◆ Exercise
Exactly the lines from the one with "for name, low" to the one with "cad_parts[obj.name] = obj", both included, are to be printed again; leave out the rest.
** start Supplied material **
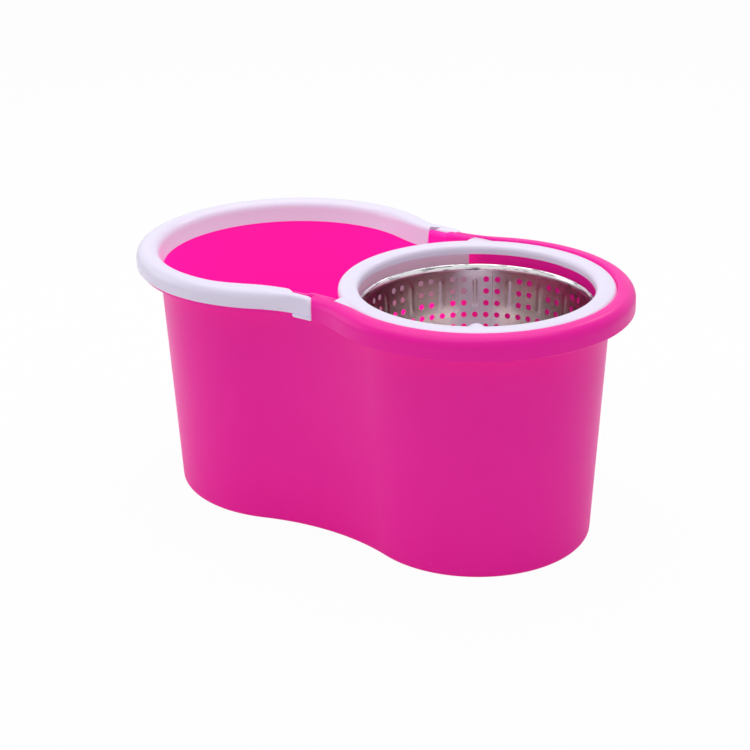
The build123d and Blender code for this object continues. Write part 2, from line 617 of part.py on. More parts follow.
def hub_screws():
    """Screws through the plate and the basket's floor into the hub."""
    shanks = screw_shapes(SCREW_RADIUS, PLATE_LOW_Z - 1, PLATE_LOW_Z + SCREW_LENGTH)
    heads = screw_shapes(SCREW_HEAD_RADIUS, PLATE_LOW_Z - SCREW_HEAD_HEIGHT, PLATE_LOW_Z)
    return Compound([head + shank for head, shank in zip(heads, shanks)])


# ---- spindle -------------------------------------------------------------------------------
def spindle_shaft():
    """Fixed spindle with a collar, a groove for the clip and chamfered ends."""
    bottom = NUT_TOP_Z - NUT_HEIGHT - SPINDLE_TAIL
    groove_top = CLIP_LOW_Z + CLIP_THICKNESS + 2 * FIT
    top = groove_top + SHAFT_END
    radius = SPINDLE_RADIUS
    groove = radius - CLIP_GROOVE
    tip = radius - SHAFT_CHAMFER
    return turned(
        (0, bottom), (tip, bottom), (radius, bottom + SHAFT_CHAMFER),
        (radius, COLLAR_LOW_Z), (COLLAR_RADIUS, COLLAR_LOW_Z), (COLLAR_RADIUS, COLLAR_TOP_Z),
        (radius, COLLAR_TOP_Z), (radius, CLIP_LOW_Z), (groove, CLIP_LOW_Z),
        (groove, groove_top), (radius, groove_top), (radius, top - SHAFT_CHAMFER), (tip, top), (0, top),
    )


def on_spindle(outer, low, high):
    """Ring that slides onto the spindle."""
    return tube(outer, SPINDLE_RADIUS + FIT, low, high)


def spindle_nut():
    """Hexagon nut under the tower's top."""
    hexagon = RegularPolygon(NUT_FLATS / 2, 6, major_radius=False)
    nut = extrude(Pos(SPIN_X, 0, NUT_TOP_Z - NUT_HEIGHT) * hexagon, NUT_HEIGHT)
    return nut - disc(SPINDLE_RADIUS + FIT, 0, HEIGHT)


def retaining_ring():
    """Clip in the spindle's groove, with its mouth towards +X."""
    low = CLIP_LOW_Z + FIT
    clip = tube(CLIP_RADIUS, SPINDLE_RADIUS - CLIP_GROOVE + FIT, low, low + CLIP_THICKNESS)
    return clip - slab(SPIN_X, BIG, -CLIP_MOUTH / 2, CLIP_MOUTH / 2, 0, HEIGHT)


# ---- ball bearings -------------------------------------------------------------------------
def race_groove(low):
    """Torus that the balls run in, a little larger than the balls."""
    return Pos(SPIN_X, 0, low + BEARING_WIDTH / 2) * Torus(BALL_CIRCLE, BALL_RADIUS + RACE_CLEARANCE)


def bearing_inner_ring(low):
    """Inner ring with its race."""
    return on_spindle(INNER_RING_RADIUS, low, low + BEARING_WIDTH) - race_groove(low)


def bearing_outer_ring(low):
    """Outer ring with its race."""
    return tube(BEARING_RADIUS, OUTER_RING_BORE, low, low + BEARING_WIDTH) - race_groove(low)


def ball_shapes(low, radius):
    """One sphere at each ball's place."""
    middle = Pos(SPIN_X, 0, low + BEARING_WIDTH / 2)
    return [
        middle * Rot(0, 0, 360 * k / BALL_COUNT) * Pos(BALL_CIRCLE, 0, 0) * Sphere(radius)
        for k in range(BALL_COUNT)
    ]


def bearing_cage(low):
    """Crown cage: a ring over the balls with a pocket down round each."""
    middle = low + BEARING_WIDTH / 2
    outer = BALL_CIRCLE + CAGE_HALF_WIDTH
    inner = BALL_CIRCLE - CAGE_HALF_WIDTH
    ring = tube(outer, inner, middle - CAGE_BELOW, middle + CAGE_ABOVE)
    return ring - ball_shapes(low, BALL_RADIUS + RACE_CLEARANCE)


if __name__ == "__main__":
    os.makedirs("parts", exist_ok=True)
    ring = splash_ring()
    nodes = {
        "bucket_body": bucket_body(),
        "spindle_tower": spindle_tower(),
        "carry_handle": carry_handle(),
        "splash_ring": ring,
        "splash_skirt": splash_skirt(ring),
        "basket_wall": basket_wall(),
        "basket_floor": basket_floor(),
        "hub_column": hub_column(),
        "hub_cap": hub_cap(),
        "hub_clamp_plate": hub_clamp_plate(),
        "hub_screws": hub_screws(),
        "spindle_shaft": spindle_shaft(),
        "spindle_gasket": on_spindle(GASKET_RADIUS, TOWER_TOP_Z, COLLAR_LOW_Z),
        "spindle_washer": on_spindle(WASHER_RADIUS, NUT_TOP_Z, TOWER_CEILING_Z),
        "spindle_nut": spindle_nut(),
        "thrust_washer": on_spindle(THRUST_RADIUS, COLLAR_TOP_Z, LOWER_BEARING_Z),
        "bearing_spacer": on_spindle(THRUST_RADIUS, LOWER_BEARING_Z + BEARING_WIDTH, UPPER_BEARING_Z),
        "retaining_ring": retaining_ring(),
    }
    for name, low in (("lower", LOWER_BEARING_Z), ("upper", UPPER_BEARING_Z)):
        nodes[name + "_bearing_inner_ring"] = bearing_inner_ring(low)
        nodes[name + "_bearing_outer_ring"] = bearing_outer_ring(low)
        nodes[name + "_bearing_balls"] = Compound(ball_shapes(low, BALL_RADIUS))
        nodes[name + "_bearing_cage"] = bearing_cage(low)
    for name, solid in nodes.items():
        export_step(solid, f"parts/{name}.step")
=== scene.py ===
"""Figure-of-eight spin mop bucket: the looks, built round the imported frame. Metres, +Z up."""

import json
import logging
import math
from dataclasses import dataclass, replace
from enum import Enum

import bmesh
import bpy
import numpy as np
from mathutils import Matrix, Vector

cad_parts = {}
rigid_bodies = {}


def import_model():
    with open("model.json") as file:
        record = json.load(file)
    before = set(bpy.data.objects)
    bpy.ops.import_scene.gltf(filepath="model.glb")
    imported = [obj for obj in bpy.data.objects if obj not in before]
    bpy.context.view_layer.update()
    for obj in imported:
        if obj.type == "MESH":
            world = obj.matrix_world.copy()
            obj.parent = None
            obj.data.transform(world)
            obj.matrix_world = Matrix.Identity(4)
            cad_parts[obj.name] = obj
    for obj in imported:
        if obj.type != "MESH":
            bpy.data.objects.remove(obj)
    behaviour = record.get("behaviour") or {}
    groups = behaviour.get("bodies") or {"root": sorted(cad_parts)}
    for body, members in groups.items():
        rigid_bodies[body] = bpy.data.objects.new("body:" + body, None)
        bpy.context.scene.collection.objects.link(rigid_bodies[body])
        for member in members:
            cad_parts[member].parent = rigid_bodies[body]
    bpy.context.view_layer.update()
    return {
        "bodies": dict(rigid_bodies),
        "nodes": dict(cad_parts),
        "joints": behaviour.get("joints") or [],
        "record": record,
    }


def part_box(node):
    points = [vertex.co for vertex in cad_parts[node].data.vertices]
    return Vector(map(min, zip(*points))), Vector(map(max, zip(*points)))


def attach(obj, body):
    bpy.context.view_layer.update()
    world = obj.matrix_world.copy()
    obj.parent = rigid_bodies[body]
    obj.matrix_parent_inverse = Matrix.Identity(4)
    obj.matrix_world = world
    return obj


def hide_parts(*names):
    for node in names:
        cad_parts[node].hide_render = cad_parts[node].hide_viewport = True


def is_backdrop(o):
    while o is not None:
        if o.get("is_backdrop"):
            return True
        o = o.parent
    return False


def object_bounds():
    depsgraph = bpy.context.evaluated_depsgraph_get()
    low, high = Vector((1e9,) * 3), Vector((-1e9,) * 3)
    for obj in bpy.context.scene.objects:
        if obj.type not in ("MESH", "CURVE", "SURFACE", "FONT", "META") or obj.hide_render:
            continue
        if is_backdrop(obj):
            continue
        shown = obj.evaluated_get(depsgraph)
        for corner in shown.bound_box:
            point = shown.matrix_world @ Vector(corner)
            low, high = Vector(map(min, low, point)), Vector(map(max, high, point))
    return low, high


LOG = logging.getLogger("spin_mop_bucket")
MM = 0.001
TAU = 2.0 * math.pi
WELD = 1e-6
SHEET_SHARP = 50.0  # degrees from which a sheet's edge is a cut edge
BEVEL_FROM = 40.0  # degrees from which a moulding's edge is rounded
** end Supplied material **
◆ Expected output
    for name, low in (("lower", LOWER_BEARING_Z), ("upper", UPPER_BEARING_Z)):
        nodes[name + "_bearing_inner_ring"] = bearing_inner_ring(low)
        nodes[name + "_bearing_outer_ring"] = bearing_outer_ring(low)
        nodes[name + "_bearing_balls"] = Compound(ball_shapes(low, BALL_RADIUS))
        nodes[name + "_bearing_cage"] = bearing_cage(low)
    for name, solid in nodes.items():
        export_step(solid, f"parts/{name}.step")
=== scene.py ===
"""Figure-of-eight spin mop bucket: the looks, built round the imported frame. Metres, +Z up."""

import json
import logging
import math
from dataclasses import dataclass, replace
from enum import Enum

import bmesh
import bpy
import numpy as np
from mathutils import Matrix, Vector

cad_parts = {}
rigid_bodies = {}


def import_model():
    with open("model.json") as file:
        record = json.load(file)
    before = set(bpy.data.objects)
    bpy.ops.import_scene.gltf(filepath="model.glb")
    imported = [obj for obj in bpy.data.objects if obj not in before]
    bpy.context.view_layer.update()
    for obj in imported:
        if obj.type == "MESH":
            world = obj.matrix_world.copy()
            obj.parent = None
            obj.data.transform(world)
            obj.matrix_world = Matrix.Identity(4)
            cad_parts[obj.name] = obj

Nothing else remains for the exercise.